#### Data provided ####

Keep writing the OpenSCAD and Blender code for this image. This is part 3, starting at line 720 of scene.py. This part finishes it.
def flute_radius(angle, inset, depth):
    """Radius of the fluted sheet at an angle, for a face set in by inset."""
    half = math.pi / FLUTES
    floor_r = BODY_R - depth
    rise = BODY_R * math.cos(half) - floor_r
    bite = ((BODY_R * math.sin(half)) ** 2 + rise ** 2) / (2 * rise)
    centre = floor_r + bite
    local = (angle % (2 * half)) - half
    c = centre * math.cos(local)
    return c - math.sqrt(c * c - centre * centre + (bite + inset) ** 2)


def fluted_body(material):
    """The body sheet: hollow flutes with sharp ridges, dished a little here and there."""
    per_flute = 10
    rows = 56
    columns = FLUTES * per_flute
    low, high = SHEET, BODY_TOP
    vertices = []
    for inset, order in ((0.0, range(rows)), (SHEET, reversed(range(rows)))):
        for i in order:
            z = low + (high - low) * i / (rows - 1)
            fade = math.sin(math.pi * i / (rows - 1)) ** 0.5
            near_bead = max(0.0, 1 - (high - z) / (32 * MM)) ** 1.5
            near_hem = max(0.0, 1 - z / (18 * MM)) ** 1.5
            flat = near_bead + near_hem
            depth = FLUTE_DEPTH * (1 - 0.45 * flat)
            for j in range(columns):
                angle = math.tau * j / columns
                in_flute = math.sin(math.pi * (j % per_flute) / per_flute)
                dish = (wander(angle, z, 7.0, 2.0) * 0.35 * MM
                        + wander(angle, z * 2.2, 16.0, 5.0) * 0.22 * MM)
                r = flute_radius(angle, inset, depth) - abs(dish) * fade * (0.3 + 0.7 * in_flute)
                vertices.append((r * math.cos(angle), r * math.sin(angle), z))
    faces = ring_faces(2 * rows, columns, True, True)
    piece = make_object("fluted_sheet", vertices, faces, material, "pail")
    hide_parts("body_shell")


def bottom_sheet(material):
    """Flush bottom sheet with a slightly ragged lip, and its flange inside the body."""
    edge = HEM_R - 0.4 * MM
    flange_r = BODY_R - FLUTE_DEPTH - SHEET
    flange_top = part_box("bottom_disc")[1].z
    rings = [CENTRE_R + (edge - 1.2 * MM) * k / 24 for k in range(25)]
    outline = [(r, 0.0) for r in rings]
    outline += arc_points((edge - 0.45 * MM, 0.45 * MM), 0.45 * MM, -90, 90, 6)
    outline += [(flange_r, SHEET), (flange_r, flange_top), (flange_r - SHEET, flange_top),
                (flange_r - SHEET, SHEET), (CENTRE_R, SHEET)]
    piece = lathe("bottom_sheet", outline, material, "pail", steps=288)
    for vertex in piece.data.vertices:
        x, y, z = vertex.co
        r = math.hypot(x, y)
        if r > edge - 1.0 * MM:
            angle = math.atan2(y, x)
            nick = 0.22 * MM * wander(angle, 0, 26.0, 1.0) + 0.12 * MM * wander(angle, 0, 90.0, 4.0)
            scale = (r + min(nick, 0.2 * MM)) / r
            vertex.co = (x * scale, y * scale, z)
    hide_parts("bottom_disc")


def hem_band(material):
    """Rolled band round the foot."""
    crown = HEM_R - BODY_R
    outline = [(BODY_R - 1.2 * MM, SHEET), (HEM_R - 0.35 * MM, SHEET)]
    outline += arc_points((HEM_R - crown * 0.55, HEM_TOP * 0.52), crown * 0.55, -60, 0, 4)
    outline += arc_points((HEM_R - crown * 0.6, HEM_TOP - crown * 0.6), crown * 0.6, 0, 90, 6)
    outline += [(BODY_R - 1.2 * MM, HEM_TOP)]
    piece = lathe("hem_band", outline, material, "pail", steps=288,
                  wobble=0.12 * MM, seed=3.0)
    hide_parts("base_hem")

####

Directions:
Set down all of the data above, word for word.

Result for this exercise:
Keep writing the OpenSCAD and Blender code for this image. This is part 3, starting at line 720 of scene.py. This part finishes it.
def flute_radius(angle, inset, depth):
    """Radius of the fluted sheet at an angle, for a face set in by inset."""
    half = math.pi / FLUTES
    floor_r = BODY_R - depth
    rise = BODY_R * math.cos(half) - floor_r
    bite = ((BODY_R * math.sin(half)) ** 2 + rise ** 2) / (2 * rise)
    centre = floor_r + bite
    local = (angle % (2 * half)) - half
    c = centre * math.cos(local)
    return c - math.sqrt(c * c - centre * centre + (bite + inset) ** 2)


def fluted_body(material):
    """The body sheet: hollow flutes with sharp ridges, dished a little here and there."""
    per_flute = 10
    rows = 56
    columns = FLUTES * per_flute
    low, high = SHEET, BODY_TOP
    vertices = []
    for inset, order in ((0.0, range(rows)), (SHEET, reversed(range(rows)))):
        for i in order:
            z = low + (high - low) * i / (rows - 1)
            fade = math.sin(math.pi * i / (rows - 1)) ** 0.5
            near_bead = max(0.0, 1 - (high - z) / (32 * MM)) ** 1.5
            near_hem = max(0.0, 1 - z / (18 * MM)) ** 1.5
            flat = near_bead + near_hem
            depth = FLUTE_DEPTH * (1 - 0.45 * flat)
            for j in range(columns):
                angle = math.tau * j / columns
                in_flute = math.sin(math.pi * (j % per_flute) / per_flute)
                dish = (wander(angle, z, 7.0, 2.0) * 0.35 * MM
                        + wander(angle, z * 2.2, 16.0, 5.0) * 0.22 * MM)
                r = flute_radius(angle, inset, depth) - abs(dish) * fade * (0.3 + 0.7 * in_flute)
                vertices.append((r * math.cos(angle), r * math.sin(angle), z))
    faces = ring_faces(2 * rows, columns, True, True)
    piece = make_object("fluted_sheet", vertices, faces, material, "pail")
    hide_parts("body_shell")


def bottom_sheet(material):
    """Flush bottom sheet with a slightly ragged lip, and its flange inside the body."""
    edge = HEM_R - 0.4 * MM
    flange_r = BODY_R - FLUTE_DEPTH - SHEET
    flange_top = part_box("bottom_disc")[1].z
    rings = [CENTRE_R + (edge - 1.2 * MM) * k / 24 for k in range(25)]
    outline = [(r, 0.0) for r in rings]
    outline += arc_points((edge - 0.45 * MM, 0.45 * MM), 0.45 * MM, -90, 90, 6)
    outline += [(flange_r, SHEET), (flange_r, flange_top), (flange_r - SHEET, flange_top),
                (flange_r - SHEET, SHEET), (CENTRE_R, SHEET)]
    piece = lathe("bottom_sheet", outline, material, "pail", steps=288)
    for vertex in piece.data.vertices:
        x, y, z = vertex.co
        r = math.hypot(x, y)
        if r > edge - 1.0 * MM:
            angle = math.atan2(y, x)
            nick = 0.22 * MM * wander(angle, 0, 26.0, 1.0) + 0.12 * MM * wander(angle, 0, 90.0, 4.0)
            scale = (r + min(nick, 0.2 * MM)) / r
            vertex.co = (x * scale, y * scale, z)
    hide_parts("bottom_disc")


def hem_band(material):
    """Rolled band round the foot."""
    crown = HEM_R - BODY_R
    outline = [(BODY_R - 1.2 * MM, SHEET), (HEM_R - 0.35 * MM, SHEET)]
    outline += arc_points((HEM_R - crown * 0.55, HEM_TOP * 0.52), crown * 0.55, -60, 0, 4)
    outline += arc_points((HEM_R - crown * 0.6, HEM_TOP - crown * 0.6), crown * 0.6, 0, 90, 6)
    outline += [(BODY_R - 1.2 * MM, HEM_TOP)]
    piece = lathe("hem_band", outline, material, "pail", steps=288,
                  wobble=0.12 * MM, seed=3.0)
    hide_parts("base_hem")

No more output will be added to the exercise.